**Task description**:
Extract the full set of records that follows, word for word.

**Given records**:
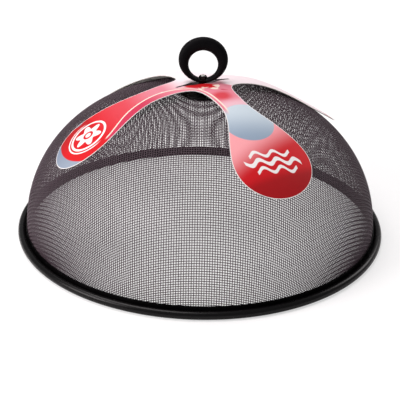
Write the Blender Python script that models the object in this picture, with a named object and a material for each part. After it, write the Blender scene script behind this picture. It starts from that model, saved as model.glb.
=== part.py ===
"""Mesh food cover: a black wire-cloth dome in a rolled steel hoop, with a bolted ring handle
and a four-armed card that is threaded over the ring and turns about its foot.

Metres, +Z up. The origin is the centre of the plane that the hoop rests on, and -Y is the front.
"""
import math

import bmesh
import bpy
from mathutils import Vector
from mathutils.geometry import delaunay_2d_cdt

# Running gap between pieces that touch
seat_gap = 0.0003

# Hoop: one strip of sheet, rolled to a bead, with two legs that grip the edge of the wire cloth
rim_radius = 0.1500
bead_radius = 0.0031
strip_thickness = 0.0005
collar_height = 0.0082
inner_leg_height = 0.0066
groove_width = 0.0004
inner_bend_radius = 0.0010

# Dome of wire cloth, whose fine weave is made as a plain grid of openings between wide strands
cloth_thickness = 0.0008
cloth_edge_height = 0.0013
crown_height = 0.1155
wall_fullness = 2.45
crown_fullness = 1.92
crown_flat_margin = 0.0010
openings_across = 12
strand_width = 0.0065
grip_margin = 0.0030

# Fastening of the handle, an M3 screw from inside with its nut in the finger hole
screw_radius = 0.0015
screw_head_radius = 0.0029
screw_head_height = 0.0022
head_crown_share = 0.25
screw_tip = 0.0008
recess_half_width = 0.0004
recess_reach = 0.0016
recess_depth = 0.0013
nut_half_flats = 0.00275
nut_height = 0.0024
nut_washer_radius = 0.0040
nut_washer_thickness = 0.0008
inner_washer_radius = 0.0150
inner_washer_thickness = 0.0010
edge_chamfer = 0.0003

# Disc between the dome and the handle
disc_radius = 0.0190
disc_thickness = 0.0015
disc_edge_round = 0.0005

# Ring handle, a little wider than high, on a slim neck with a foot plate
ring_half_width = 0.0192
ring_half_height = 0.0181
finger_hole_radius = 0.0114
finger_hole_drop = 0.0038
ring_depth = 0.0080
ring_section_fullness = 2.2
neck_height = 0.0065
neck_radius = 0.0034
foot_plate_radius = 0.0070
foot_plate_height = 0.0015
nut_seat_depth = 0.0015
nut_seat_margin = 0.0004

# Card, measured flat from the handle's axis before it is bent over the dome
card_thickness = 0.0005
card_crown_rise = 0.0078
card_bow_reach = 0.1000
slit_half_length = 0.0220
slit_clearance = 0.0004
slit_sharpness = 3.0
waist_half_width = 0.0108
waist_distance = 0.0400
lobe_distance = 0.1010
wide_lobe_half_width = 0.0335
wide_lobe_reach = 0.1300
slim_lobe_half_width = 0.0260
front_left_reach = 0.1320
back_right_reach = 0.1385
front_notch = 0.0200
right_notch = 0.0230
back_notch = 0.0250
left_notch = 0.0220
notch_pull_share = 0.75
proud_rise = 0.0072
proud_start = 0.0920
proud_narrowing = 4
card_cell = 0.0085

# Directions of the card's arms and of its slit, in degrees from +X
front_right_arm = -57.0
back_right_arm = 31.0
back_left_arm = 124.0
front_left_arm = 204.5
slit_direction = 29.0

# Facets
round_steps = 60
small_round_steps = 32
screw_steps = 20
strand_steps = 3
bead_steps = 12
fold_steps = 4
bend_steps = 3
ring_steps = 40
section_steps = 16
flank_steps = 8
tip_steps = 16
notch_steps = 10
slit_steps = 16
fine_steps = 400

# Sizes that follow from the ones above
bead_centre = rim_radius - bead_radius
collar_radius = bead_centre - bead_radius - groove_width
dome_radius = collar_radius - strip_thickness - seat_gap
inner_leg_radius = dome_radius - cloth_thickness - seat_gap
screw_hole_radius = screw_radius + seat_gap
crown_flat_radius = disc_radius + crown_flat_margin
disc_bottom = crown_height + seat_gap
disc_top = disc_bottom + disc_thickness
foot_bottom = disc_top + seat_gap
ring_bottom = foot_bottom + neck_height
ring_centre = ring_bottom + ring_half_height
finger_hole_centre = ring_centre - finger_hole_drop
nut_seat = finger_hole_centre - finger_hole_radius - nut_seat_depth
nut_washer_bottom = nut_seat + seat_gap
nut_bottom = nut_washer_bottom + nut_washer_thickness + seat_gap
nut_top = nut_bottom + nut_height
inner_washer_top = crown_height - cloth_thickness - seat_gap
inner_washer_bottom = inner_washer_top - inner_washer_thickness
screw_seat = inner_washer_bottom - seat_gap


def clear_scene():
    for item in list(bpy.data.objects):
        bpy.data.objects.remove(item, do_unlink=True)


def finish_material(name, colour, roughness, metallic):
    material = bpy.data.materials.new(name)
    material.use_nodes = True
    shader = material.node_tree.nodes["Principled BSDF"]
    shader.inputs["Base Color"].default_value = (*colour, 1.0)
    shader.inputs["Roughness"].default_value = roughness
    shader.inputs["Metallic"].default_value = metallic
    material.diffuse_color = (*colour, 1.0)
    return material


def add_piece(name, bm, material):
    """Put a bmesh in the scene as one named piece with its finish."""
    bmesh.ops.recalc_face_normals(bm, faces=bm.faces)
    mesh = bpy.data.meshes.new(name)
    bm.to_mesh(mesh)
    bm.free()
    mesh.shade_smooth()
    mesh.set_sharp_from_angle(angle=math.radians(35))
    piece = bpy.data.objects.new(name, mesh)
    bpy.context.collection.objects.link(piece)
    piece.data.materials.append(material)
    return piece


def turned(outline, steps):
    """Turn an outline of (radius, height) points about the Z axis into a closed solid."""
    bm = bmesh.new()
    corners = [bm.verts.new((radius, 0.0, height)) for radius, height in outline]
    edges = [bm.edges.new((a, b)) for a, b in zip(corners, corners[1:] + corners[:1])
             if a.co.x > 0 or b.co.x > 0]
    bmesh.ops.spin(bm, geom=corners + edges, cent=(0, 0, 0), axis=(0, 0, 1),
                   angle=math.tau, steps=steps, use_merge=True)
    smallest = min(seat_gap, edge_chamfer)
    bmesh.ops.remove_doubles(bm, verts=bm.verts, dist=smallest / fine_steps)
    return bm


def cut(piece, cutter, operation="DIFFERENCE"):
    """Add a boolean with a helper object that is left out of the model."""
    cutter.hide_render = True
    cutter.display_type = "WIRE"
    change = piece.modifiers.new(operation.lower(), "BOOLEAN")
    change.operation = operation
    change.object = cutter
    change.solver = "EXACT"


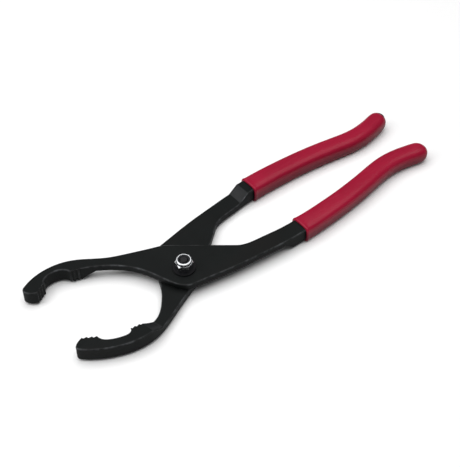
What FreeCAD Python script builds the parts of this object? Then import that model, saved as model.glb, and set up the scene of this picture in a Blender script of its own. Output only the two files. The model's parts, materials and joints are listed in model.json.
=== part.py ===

**Completed exercise**:
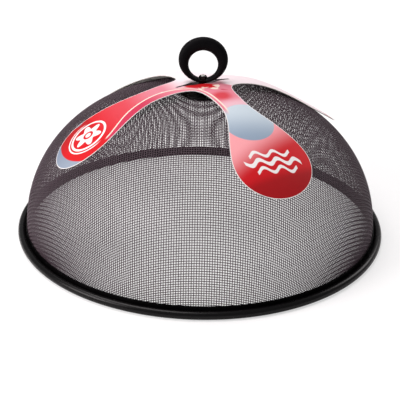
Write the Blender Python script that models the object in this picture, with a named object and a material for each part. After it, write the Blender scene script behind this picture. It starts from that model, saved as model.glb.
=== part.py ===
"""Mesh food cover: a black wire-cloth dome in a rolled steel hoop, with a bolted ring handle
and a four-armed card that is threaded over the ring and turns about its foot.

Metres, +Z up. The origin is the centre of the plane that the hoop rests on, and -Y is the front.
"""
import math

import bmesh
import bpy
from mathutils import Vector
from mathutils.geometry import delaunay_2d_cdt

# Running gap between pieces that touch
seat_gap = 0.0003

# Hoop: one strip of sheet, rolled to a bead, with two legs that grip the edge of the wire cloth
rim_radius = 0.1500
bead_radius = 0.0031
strip_thickness = 0.0005
collar_height = 0.0082
inner_leg_height = 0.0066
groove_width = 0.0004
inner_bend_radius = 0.0010

# Dome of wire cloth, whose fine weave is made as a plain grid of openings between wide strands
cloth_thickness = 0.0008
cloth_edge_height = 0.0013
crown_height = 0.1155
wall_fullness = 2.45
crown_fullness = 1.92
crown_flat_margin = 0.0010
openings_across = 12
strand_width = 0.0065
grip_margin = 0.0030

# Fastening of the handle, an M3 screw from inside with its nut in the finger hole
screw_radius = 0.0015
screw_head_radius = 0.0029
screw_head_height = 0.0022
head_crown_share = 0.25
screw_tip = 0.0008
recess_half_width = 0.0004
recess_reach = 0.0016
recess_depth = 0.0013
nut_half_flats = 0.00275
nut_height = 0.0024
nut_washer_radius = 0.0040
nut_washer_thickness = 0.0008
inner_washer_radius = 0.0150
inner_washer_thickness = 0.0010
edge_chamfer = 0.0003

# Disc between the dome and the handle
disc_radius = 0.0190
disc_thickness = 0.0015
disc_edge_round = 0.0005

# Ring handle, a little wider than high, on a slim neck with a foot plate
ring_half_width = 0.0192
ring_half_height = 0.0181
finger_hole_radius = 0.0114
finger_hole_drop = 0.0038
ring_depth = 0.0080
ring_section_fullness = 2.2
neck_height = 0.0065
neck_radius = 0.0034
foot_plate_radius = 0.0070
foot_plate_height = 0.0015
nut_seat_depth = 0.0015
nut_seat_margin = 0.0004

# Card, measured flat from the handle's axis before it is bent over the dome
card_thickness = 0.0005
card_crown_rise = 0.0078
card_bow_reach = 0.1000
slit_half_length = 0.0220
slit_clearance = 0.0004
slit_sharpness = 3.0
waist_half_width = 0.0108
waist_distance = 0.0400
lobe_distance = 0.1010
wide_lobe_half_width = 0.0335
wide_lobe_reach = 0.1300
slim_lobe_half_width = 0.0260
front_left_reach = 0.1320
back_right_reach = 0.1385
front_notch = 0.0200
right_notch = 0.0230
back_notch = 0.0250
left_notch = 0.0220
notch_pull_share = 0.75
proud_rise = 0.0072
proud_start = 0.0920
proud_narrowing = 4
card_cell = 0.0085

# Directions of the card's arms and of its slit, in degrees from +X
front_right_arm = -57.0
back_right_arm = 31.0
back_left_arm = 124.0
front_left_arm = 204.5
slit_direction = 29.0

# Facets
round_steps = 60
small_round_steps = 32
screw_steps = 20
strand_steps = 3
bead_steps = 12
fold_steps = 4
bend_steps = 3
ring_steps = 40
section_steps = 16
flank_steps = 8
tip_steps = 16
notch_steps = 10
slit_steps = 16
fine_steps = 400

# Sizes that follow from the ones above
bead_centre = rim_radius - bead_radius
collar_radius = bead_centre - bead_radius - groove_width
dome_radius = collar_radius - strip_thickness - seat_gap
inner_leg_radius = dome_radius - cloth_thickness - seat_gap
screw_hole_radius = screw_radius + seat_gap
crown_flat_radius = disc_radius + crown_flat_margin
disc_bottom = crown_height + seat_gap
disc_top = disc_bottom + disc_thickness
foot_bottom = disc_top + seat_gap
ring_bottom = foot_bottom + neck_height
ring_centre = ring_bottom + ring_half_height
finger_hole_centre = ring_centre - finger_hole_drop
nut_seat = finger_hole_centre - finger_hole_radius - nut_seat_depth
nut_washer_bottom = nut_seat + seat_gap
nut_bottom = nut_washer_bottom + nut_washer_thickness + seat_gap
nut_top = nut_bottom + nut_height
inner_washer_top = crown_height - cloth_thickness - seat_gap
inner_washer_bottom = inner_washer_top - inner_washer_thickness
screw_seat = inner_washer_bottom - seat_gap


def clear_scene():
    for item in list(bpy.data.objects):
        bpy.data.objects.remove(item, do_unlink=True)


def finish_material(name, colour, roughness, metallic):
    material = bpy.data.materials.new(name)
    material.use_nodes = True
    shader = material.node_tree.nodes["Principled BSDF"]
    shader.inputs["Base Color"].default_value = (*colour, 1.0)
    shader.inputs["Roughness"].default_value = roughness
    shader.inputs["Metallic"].default_value = metallic
    material.diffuse_color = (*colour, 1.0)
    return material


def add_piece(name, bm, material):
    """Put a bmesh in the scene as one named piece with its finish."""
    bmesh.ops.recalc_face_normals(bm, faces=bm.faces)
    mesh = bpy.data.meshes.new(name)
    bm.to_mesh(mesh)
    bm.free()
    mesh.shade_smooth()
    mesh.set_sharp_from_angle(angle=math.radians(35))
    piece = bpy.data.objects.new(name, mesh)
    bpy.context.collection.objects.link(piece)
    piece.data.materials.append(material)
    return piece


def turned(outline, steps):
    """Turn an outline of (radius, height) points about the Z axis into a closed solid."""
    bm = bmesh.new()
    corners = [bm.verts.new((radius, 0.0, height)) for radius, height in outline]
    edges = [bm.edges.new((a, b)) for a, b in zip(corners, corners[1:] + corners[:1])
             if a.co.x > 0 or b.co.x > 0]
    bmesh.ops.spin(bm, geom=corners + edges, cent=(0, 0, 0), axis=(0, 0, 1),
                   angle=math.tau, steps=steps, use_merge=True)
    smallest = min(seat_gap, edge_chamfer)
    bmesh.ops.remove_doubles(bm, verts=bm.verts, dist=smallest / fine_steps)
    return bm


def cut(piece, cutter, operation="DIFFERENCE"):
    """Add a boolean with a helper object that is left out of the model."""
    cutter.hide_render = True
    cutter.display_type = "WIRE"
    change = piece.modifiers.new(operation.lower(), "BOOLEAN")
    change.operation = operation
    change.object = cutter
    change.solver = "EXACT"


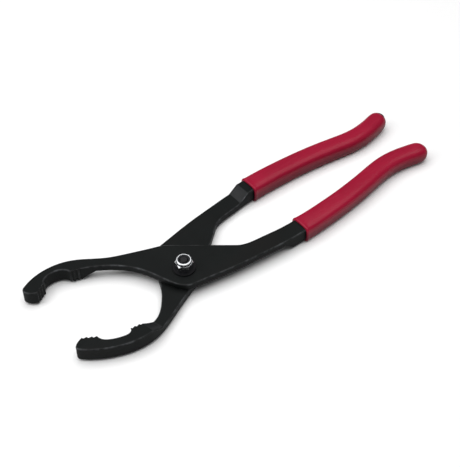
What FreeCAD Python script builds the parts of this object? Then import that model, saved as model.glb, and set up the scene of this picture in a Blender script of its own. Output only the two files. The model's parts, materials and joints are listed in model.json.
=== part.py ===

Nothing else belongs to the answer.